Religion
- Affiliation: Buddhism
- Sect: Chan Buddhism

Location
- Location: Lianxi District, Jiujiang, Jiangxi, China
- Interactive map of Haihui Temple
- Coordinates: 29°32′32″N 116°02′36″E﻿ / ﻿29.542115°N 116.04324°E

Architecture
- Style: Chinese architecture
- Founder: Shi Xilai
- Established: 1618
- Completed: after 1945 (rebuilt)

= Haihui Temple (Jiujiang) =

Buddhist temple in Jiujiang, Jiangxi, China

Haihui Temple (海会寺 (海會寺, Hǎihuì Sì)) is a Buddhist temple located in Lianxi District, Jiujiang, Jiangxi, China.

==History==
Haihui Temple was originally built in 1618 by Chan master Shi Xilai (释西来), during the Ming dynasty (1368-1644). The temple was refurbished by Shi Danyun (释旦云) in 1817, in Jiaqing Emperor's reign of the Qing dynasty (1644-1911). In 1853, the temple was completely destroyed in the Taiping Rebellion. In 1866, Shi Haiyin (释海印) raised funds to restore Haihui Temple.

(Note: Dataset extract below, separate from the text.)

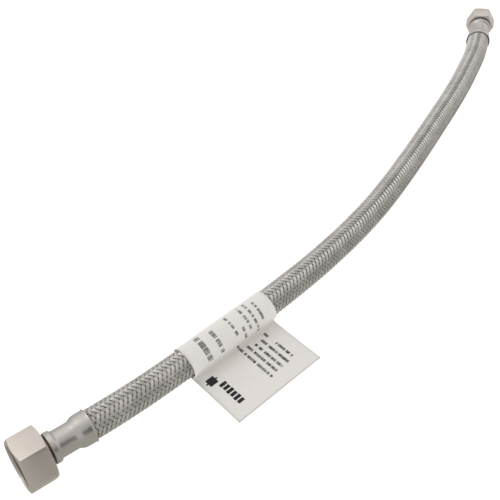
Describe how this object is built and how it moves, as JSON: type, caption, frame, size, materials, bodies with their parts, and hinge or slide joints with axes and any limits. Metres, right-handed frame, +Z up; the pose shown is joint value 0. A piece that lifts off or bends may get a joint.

In the summer of 1938, when the Imperial Japanese Army attacked Mount Lu, Haihui Temple was bombed into ruins. After the Second Sino-Japanese War, the temple was rebuilt by monks, but the scale was not as magnificent and elegant as before.

After the establishment of the Communist State in 1949, the temple was used as the Lushan Branch of Communist Labor University (共产主义劳动大学庐山分校).

==Architecture==
Haihui Temple is backed by Wulao Peak and faces Poyang Lake.